Palembang (ANTARA) - Otoritas Jasa Keuangan Regional VII Sumatera Bagian Selatan fokus mengikis kesenjangan antara tingkat literasi dan inklusi keuangan di Sumatera Selatan bersinergi dengan pemerintah daerah dan instansi terkait.
Kepala OJK Regional VII Sumbagsel Untung Nugroho di Palembang, Senin, mengatakan, berdasarkan survei terbaru indeks literasi di Sumsel mencapai 40 persen atau di atas angka rata-rata nasional 38 persen, sedangkan untuk inklusi keuangan mencapai 85 persen atau di atas angka rata-rata nasional 75 persen.
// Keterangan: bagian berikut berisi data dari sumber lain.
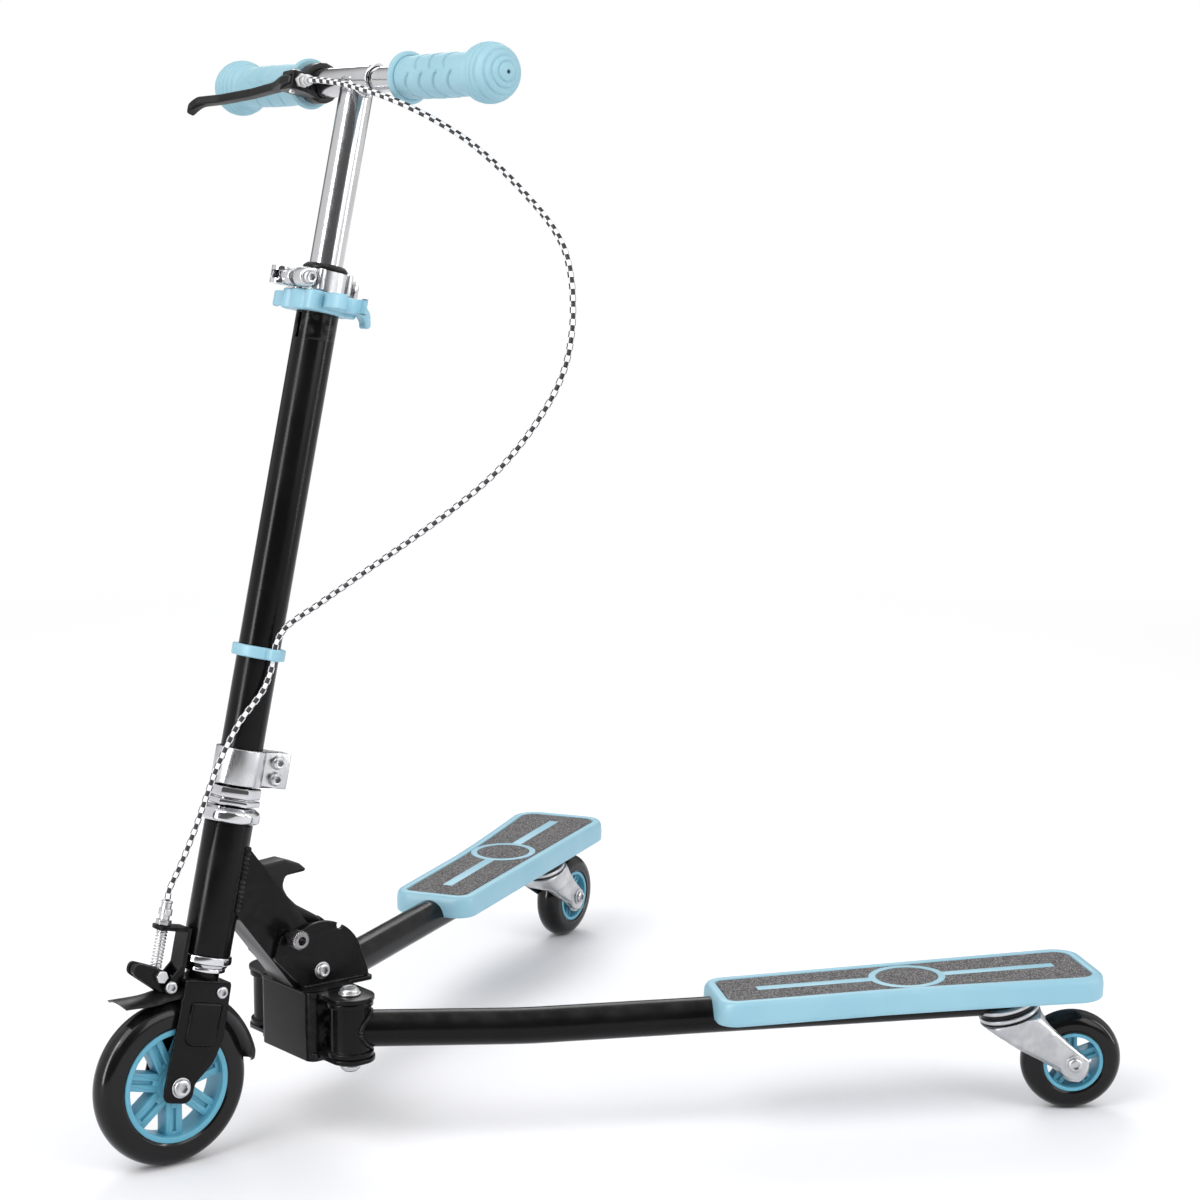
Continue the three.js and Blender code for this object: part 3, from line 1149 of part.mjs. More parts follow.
function deckOutline(side, inset, round) {
  const outerX = (share) => {
    const flare = deck.frontHalf + (deck.rearHalf - deck.frontHalf) * Math.max(0,
      (share - deck.waistShare) / (1 - deck.waistShare)) ** 1.3;
    return flare - inset;
  };
  const innerX = (share) => -(deck.frontHalf + (deck.innerRear - deck.frontHalf) * share - inset);
  const from = deck.start + inset;
  const to = deck.end - inset;
  const run = to - from;
  const outer = [0.3, 0.45, 0.6, 0.75, 0.88].map((share) => [outerX(share), from + run * share]);
  const corners = [
    [innerX(0), from, round * deck.frontRound], [outerX(0), from, round * deck.frontRound], ...outer,
    [outerX(1), to, round * deck.rearRound], [innerX(1), to, round * deck.rearRound],
  ];
  return outline(corners.map(([x, y, r]) => [side * x, y, r]));
}

function sloped(geometry) {
  const points = geometry.attributes.position;
  for (let i = 0; i < points.count; i += 1) {
    points.setZ(i, points.getZ(i) + deck.tapeHeight + deck.slope * (points.getY(i) - deck.tapeStart));
  }
  return geometry;
}

function deckPiece(side) {
  const top = -gripTape.thickness - runningGap;
  const body = join(
    sloped(plate(deckOutline(side, 0, 1), top - deck.skirt, top - deck.chamfer)),
    sloped(plate(deckOutline(side, deck.chamfer * 0.5, 1), top - deck.skirt / 2, top)));
  const hollow = sloped(plate(deckOutline(side, deck.wall, 0.8), top - deck.skirt - overrun,
    top - deck.wall));
  const shell = cut(body, hollow);
  const run = deck.end - deck.start;
  const ribs = [];
  for (let i = 1; i <= deck.ribs; i += 1) {
    const at = deck.start + (run * 0.72 * i) / (deck.ribs + 0.4);
    ribs.push(sloped(box([-deck.frontHalf + deck.wall / 2, deck.frontHalf - deck.wall / 2],
      [at, at + deck.ribWall],
      [top - deck.skirt * 0.7, top - deck.wall / 2])));
  }
  const tubeGap = armTube(arm.radius + runningGap, 0, arm.end + arm.radius);
  const swivel = inSwivelFrame(rod(caster.raceRadius + 2 * runningGap, -caster.raceHeight * 2,
    caster.raceRadius, 16));
  return cut(join(shell, ...ribs), tubeGap, swivel);
}

function gripTapePiece(side) {
  const sheet = sloped(plate(deckOutline(side, gripTape.inset, 0.8), -gripTape.thickness, 0));
  const high = overrun;
  const ringGroove = sloped(ring(gripTape.ringRadius - gripTape.ringWidth, gripTape.ringRadius,
    -gripTape.groove, high, 0, 26)
    .translate(0, gripTape.ringAt, 0));
  const stripes = [[gripTape.stripeFrom, gripTape.ringAt - gripTape.ringRadius + gripTape.ringWidth / 2],
    [gripTape.ringAt + gripTape.ringRadius - gripTape.ringWidth / 2,
    gripTape.stripeTo]].map(([from, to]) => sloped(
    box([-gripTape.stripeHalf, gripTape.stripeHalf], [from, to], [-gripTape.groove, high])));
  return cut(sheet, ringGroove, ...stripes);
}

// Casters, in each swivel frame: Z is the swivel axis, Y trails rearward

const swivelFoot = -caster.topGap;

function racePiece() {
  const top = caster.raceHeight;
  const lip = caster.topGap * 4;
  return turned([
    [0, -caster.drop * 0.1 - lip], [caster.kingPin * 1.7, -caster.drop * 0.1 - lip],
    [caster.kingPin * 1.7, -caster.drop * 0.1],
    [caster.kingPin, -caster.drop * 0.1], [caster.kingPin, 0], [caster.raceRadius - lip * 2, 0],
    [caster.raceRadius, lip],
    [caster.raceRadius, top - lip * 2], [caster.raceRadius - lip * 1.5, top], [caster.kingPin, top],
    [caster.kingPin, top + caster.raceHeight / 2], [0, top + caster.raceHeight / 2],
  ], 16);
}

const casterAxle = [caster.trail, -caster.drop];

// The stamped shell of the fork narrows from the race's circle to the two flat cheeks.
function forkShell(wall) {
  const cheek = caster.innerHalf + caster.sheet;
  const lean = (caster.trail - caster.raceRadius * 0.4) / caster.drop;
  const levels = [0, 0.16, 0.4, 0.7, 1.1];
  const rings = levels.map((share) => {
    const depth = caster.drop * share;
    const ease = (1 - Math.min(1, share)) ** 2.6;
    const half = cheek + (caster.raceRadius + caster.topGap - cheek) * ease - wall;
    const nose = caster.raceRadius + caster.topGap - wall;
    const middle = lean * depth * (0.7 + 0.75 * share);
    return Array.from({ length: 18 }, (_, j) => {
      const angle = (j / 18) * 2 * Math.PI;
      return new THREE.Vector3(half * Math.cos(angle), middle + nose * Math.sin(angle),
        swivelFoot - wall - depth);
    });
  });
  return loft(rings.map((section) => section.slice().reverse()));
}

function casterForkPiece() {
  const cheek = caster.innerHalf + caster.sheet;
  const [axleY, axleZ] = casterAxle;
  const boss = arcCorners(casterAxle, caster.bossRadius, 0.16 * Math.PI, -0.78 * Math.PI, 8);
  const crease = caster.raceRadius * 0.92;
  const cheeks = outline([[crease, swivelFoot], ...boss,
    [caster.raceRadius * 0.5, swivelFoot - caster.drop * 0.5],
    [caster.raceRadius * 0.2, swivelFoot]]);
  const silhouette = outline([
    [-caster.raceRadius * 1.1, swivelFoot], [crease, swivelFoot], [crease * 1.2, axleZ * 1.18],
    [-caster.raceRadius * 0.06, axleZ * 0.76], [-caster.raceRadius * 1.1, swivelFoot - caster.drop * 0.15],
  ]);
  const outer = join(common(forkShell(0), sidePlate(silhouette, -caster.raceRadius * 2,
    caster.raceRadius * 2)),
    sidePlate(cheeks, -cheek, cheek));
  const inner = caster.innerHalf;
  const ceiling = swivelFoot - caster.sheet;
  const bay = sidePlate(outline([
    [caster.raceRadius * 0.1, ceiling], [axleY * 3, ceiling], [axleY * 3, axleZ * 2],
    [0, axleZ * 2], [-caster.raceRadius * 0.02, axleZ * 0.6],
  ]), -inner, inner);
  const hollow = common(forkShell(caster.sheet), sidePlate(outline([
    [-caster.raceRadius * 2, ceiling], [crease - caster.sheet, ceiling], [crease + caster.sheet, axleZ * 2],
    [-caster.raceRadius * 2, axleZ * 2],
  ]), -caster.raceRadius * 2, caster.raceRadius * 2));
  const pinHole = rod(caster.kingPin + runningGap, swivelFoot - caster.drop / 5, overrun, 10);
  const axleHole = crossRod(casterWheel.axleRadius + runningGap, -cheek - overrun, cheek + overrun,
    10).translate(0, axleY, axleZ);
  return cut(outer, bay, hollow, pinHole, axleHole);
}

// Assembly

const casterAxleBolt = { headRadius: 5.4, headHeight: 3 };

function casterGroup(name) {
  const cheek = caster.innerHalf + caster.sheet + runningGap;
  const bolt = domedBolt(casterWheel.axleRadius, casterAxleBolt.headRadius, casterAxleBolt.headHeight,
    cheek)
    .translate(0, ...casterAxle);
  const wheel = groupOf([piece(`${name}_caster_tyre`, tyre(casterWheel), tyreBlack),
    piece(`${name}_caster_hub`, hub(casterWheel), bluePlastic)], [0, ...casterAxle], [-caster.tilt, 0, 0]);
  return groupOf([piece(`${name}_caster_fork`, casterForkPiece(), zinc),
    piece(`${name}_caster_axle`, bolt, chrome), wheel],
    [0, 0, 0], [0, 0, -caster.heading]);
}

function armGroup(side, name) {
  const swivel = groupOf([piece(`${name}_caster_race`, racePiece(), paint), casterGroup(name)],
    swivelCentre, swivelTurn);
  const pieces = [piece(`${name}_arm`, armPiece(), paint),
    piece(`${name}_deck`, deckPiece(side), bluePlastic),
    piece(`${name}_grip_tape`, gripTapePiece(side), gritGrey), swivel];
  return groupOf(pieces, [side * hinge.armSide, 0, 0], [0, 0, -side * arm.splay]);
}

const steeringGroup = groupOf([
  piece('fork', forkPiece(), paint),
  groupOf([piece('front_tyre', tyre(frontWheel), tyreBlack),
    piece('front_hub', hub(frontWheel), bluePlastic)],
    [0, ...axle], [steering.rake, 0, 0]),
  piece('front_axle', domedBolt(frontWheel.axleRadius, axleBolt.headRadius, axleBolt.headHeight,
    fork.innerHalf + fork.sheet + runningGap).translate(0, ...axle), chrome),
  piece('mudguard', mudguardPiece(), blackPlastic),
  piece('head_tube', ring(headTube.radius - headTube.wall, headTube.radius, headTube.foot, headTube.top, 0,
    20), paint),
  piece('headset_lower_cup', lowerCupPiece(), chrome),
  piece('headset_upper_cup', upperCupPiece(), chrome),
  piece('headset_nut', headNutPiece(), chrome),
  piece('clamp_collar', clampCollarPiece(), aluminium),
  piece('clamp_bolt_upper', clampBoltPiece(clampBoltHeights()[0]), zinc),
  piece('clamp_bolt_lower', clampBoltPiece(clampBoltHeights()[1]), zinc),
  piece('lower_tube', lowerTubePiece(), paint),
  piece('cable_clip', cableClipPiece(), bluePlastic),
  piece('handle_holder', holderPiece(), bluePlastic),
  piece('quick_release_collar', quickCollarPiece(), aluminium),
  piece('quick_release_bolt', quickBoltPiece(), zinc),
  piece('quick_release_lever', quickLeverPiece(), chrome),
  piece('tube_bush', ring(upperBar.radius + runningGap, tubeBush.radius, lowerTube.top + runningGap,
    lowerTube.top + tubeBush.height, tubeBush.height / 6, 16), blackPlastic),
  piece('upper_bar', upperBarPiece(), chrome),
  piece('left_handle_tube', handleTubePiece(1), chrome),
  piece('left_grip', gripPiece(1), blueRubber),
  piece('right_handle_tube', handleTubePiece(-1), chrome),
  piece('right_grip', gripPiece(-1), blueRubber),
  piece('lever_clamp', leverClampPiece(), blackPlastic),
  piece('lever_adjuster', leverAdjusterPiece(), zinc),
  piece('brake_lever', brakeLeverPiece(), blackPlastic),
  piece('brake_bracket', brakeBracketPiece(), paint),
  piece('brake_arm', brakeArmPiece(), paint),
  piece('brake_pad', brakePadPiece(), tyreBlack),
  piece('cable_anchor_bolt', anchorBoltPiece(), zinc),
  piece('brake_spring', spring.geometry, chrome),
  piece('cable_adjuster', lowerAdjusterPiece(), zinc),
  piece('brake_cable', cablePiece(), braidGrey),
], [0, -steering.footAhead, 0], [-steering.rake, 0, 0]);

const foldBolt = domedBolt(fold.boltRadius, fold.boltHead, fold.boltHeadHeight,
  foldPlate.inner + foldPlate.sheet + runningGap).translate(0, ...pivot);

const design = groupOf([
  steeringGroup,
  piece('hinge_block', hingeBlockPiece(), paint),
  piece('fold_plate_left', foldPlatePiece(1), paint),
  piece('fold_plate_right', foldPlatePiece(-1), paint),
  piece('fold_pivot_bolt', foldBolt, chrome),
  piece('fold_channel', channelPiece(), paint),
  piece('lock_pin', lockPinPiece(), chrome),
  piece('release_hook', hookPiece(), blackPlastic),
  ...[[1, 'left'], [-1, 'right']].map(([side, name]) => piece(`arm_hinge_bolt_${name}`,
    hingeBoltPiece().translate(side * hinge.armSide, 0, 0), chrome)),
  armGroup(1, 'left'),
  armGroup(-1, 'right'),
]);

// The origin is the middle of the floor under the whole scooter.
const bounds = new THREE.Box3().setFromObject(design, true);
const middle = bounds.getCenter(new THREE.Vector3());
design.position.set(-middle.x, -middle.y, -bounds.min.z);

const scooter = new THREE.Group();
scooter.add(design);

export default scooter;
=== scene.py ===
import json
import math
import bmesh
import bpy
import numpy as np
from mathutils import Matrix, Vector


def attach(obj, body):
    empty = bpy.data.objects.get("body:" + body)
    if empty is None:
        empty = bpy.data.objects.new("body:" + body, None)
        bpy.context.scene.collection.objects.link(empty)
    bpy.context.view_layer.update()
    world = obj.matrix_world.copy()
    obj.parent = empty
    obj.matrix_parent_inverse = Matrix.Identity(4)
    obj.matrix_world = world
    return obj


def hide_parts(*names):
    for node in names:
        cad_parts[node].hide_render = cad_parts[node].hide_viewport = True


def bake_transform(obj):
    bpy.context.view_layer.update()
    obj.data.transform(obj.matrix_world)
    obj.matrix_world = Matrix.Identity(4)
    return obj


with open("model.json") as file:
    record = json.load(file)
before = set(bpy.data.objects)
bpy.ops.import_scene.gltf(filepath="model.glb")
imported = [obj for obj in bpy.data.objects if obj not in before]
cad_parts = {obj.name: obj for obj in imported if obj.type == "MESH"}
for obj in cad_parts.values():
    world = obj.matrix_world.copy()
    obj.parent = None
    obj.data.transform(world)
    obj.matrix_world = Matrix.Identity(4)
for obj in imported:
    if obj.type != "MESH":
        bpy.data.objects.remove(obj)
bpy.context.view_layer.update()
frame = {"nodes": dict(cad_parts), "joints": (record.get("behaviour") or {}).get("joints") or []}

joints = {joint["name"]: joint for joint in frame["joints"]}
toMillimetres = 1000.0  # the joints are in metres, the dictionaries below in millimetres
print("frame loaded:", len(frame["nodes"]), "nodes")


# Frames: an origin and three unit rows, so a local point p stands at origin + p @ rows

def unit(vectors):
    vectors = np.asarray(vectors, float)
    return vectors / np.linalg.norm(vectors, axis=-1, keepdims=True)


def placeOf(joint):
    return np.array(joints[joint]["pos_m"]) * toMillimetres


def frameOf(origin, sideways, upwards):
    x = unit(sideways)
    y = unit(np.cross(upwards, x))
    return np.array(origin, float), np.array([x, y, np.cross(x, y)])


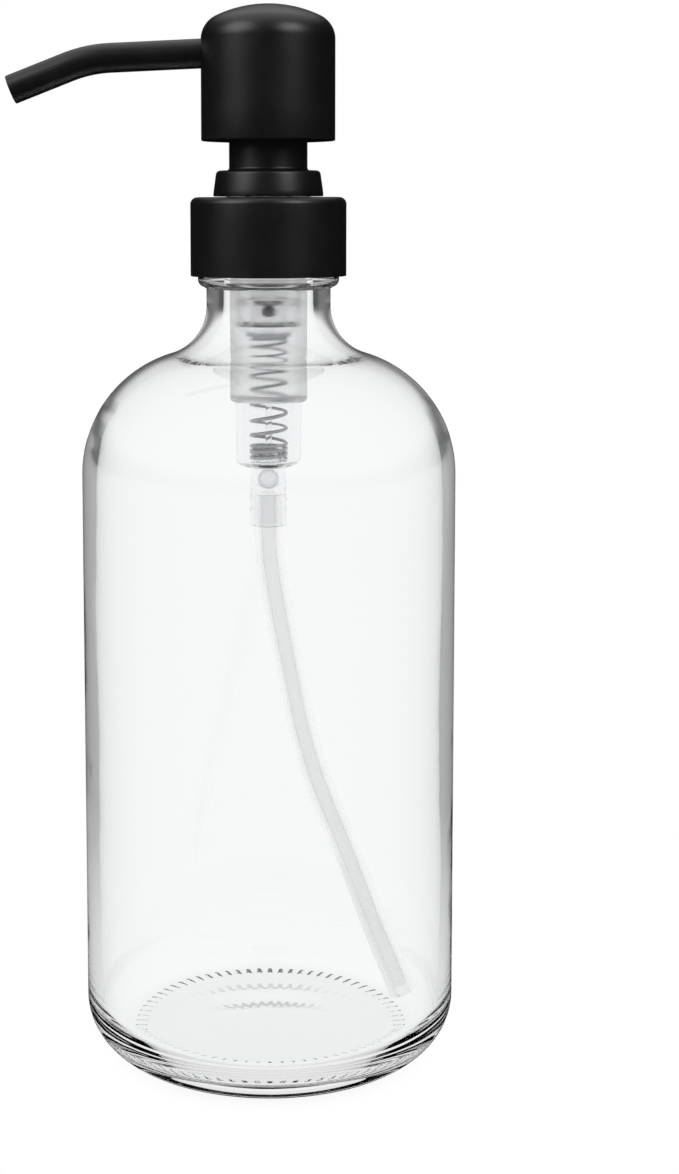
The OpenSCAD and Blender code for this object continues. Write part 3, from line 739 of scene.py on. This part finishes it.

“Walau sudah di atas angka rata-rata nasional tapi ada gap yang cukup jauh antara tingkat literasi dan inklusi,” kata dia.
Kesenjangan yang cukup jauh, dimana indeks literasi jauh lebih rendah dibandingkan inklusi keuangan ini menunjukkan bahwa masyarakat di Sumsel sudah aktif tapi belum memahami karakteristik produk jasa keuangan.
“Inilah salah satu penyebab mudahnya masyarakat terjebak dalam investasi bodong hingga pinjaman online ilegal,” kata dia.
Untuk mengurangi gap antara literasi dan inklusi keuangan ini dibutuhkan sinergi antara berbagai pihak terkait, mulai dari pemerintah provinsi, pemerintah kabupaten/kota, Bank Indonesia, Kementerian Keuangan, dan Tim Percepatan Akses Keuangan Daerah (TPAKD).
Hal ini berkaitan juga dengan Perpres No 114 Tahun 2020 mengenai target Peningkatan Indeks Literasi dan Inklusi Keuangan sebesar 50 persen dan 90 persen pada 2024.
“Artinya Sumsel jangan berpuas diri dulu, karena ada target yang lebih tinggi pada 2024,” kata dia.
Sementara itu, Ketua Satgas Waspada Investasi Tongam L. Tobing mengatakan persoalan pinjaman online ilegal ini terletak pada rendahnya tingkat literasi masyarakat terhadap produk jasa keuangan.
“Biasakan gunakan 2L, Legal dan Logis. Sediakan waktu hanya beberapa menit untuk mengecek, apakah pinjaman online ini sudah terdaftar (legal), dan harus juga berpikir logis, berapa bunga dan masa pengembaliannya,” kata dia dalam acara Media Briefing Satgas Waspada Investasi melalui aplikasi zoom, Senin.
Terkadang masyarakat mengabaikan dua aspek tersebut sehingga terjerat pada pinjaman online ilegal. Padahal, pinjaman online yang legal (terdaftar) itu saat ini hanya berjumlah 103 perusahaan.
Untuk menekan pinjaman online ilegal ini, pemerintah mendorong agar koperasi simpan pinjam kembali berkembang di masyarakat. Koperasi dapat menjadi wadah bagi masyarakat untuk mendapatkan uang pinjaman dengan cepat seperti yang dijanjikan pinjaman online.
“Kebutuhan itu biasanya tidak besar hanya Rp500 ribu hingga Rp2 juta, tapi karena terjerat pinjaman online ilegal jadi runyam. Apalagi sampai seluruh nomor kontak telepon dapat diakses, sehingga penagih dapat melakukan teror. Di sini malapetakanya,” kata dia.
Bukan hanya memperbaiki dari sisi hulu, pemerintah juga menata sisi hilir seperti menutup website pinjol ilegal hingga membuka akses pinjaman rendah bunga melalui program kredit melawan rentenir hingga Kredit Usaha Rakyat, kata dia.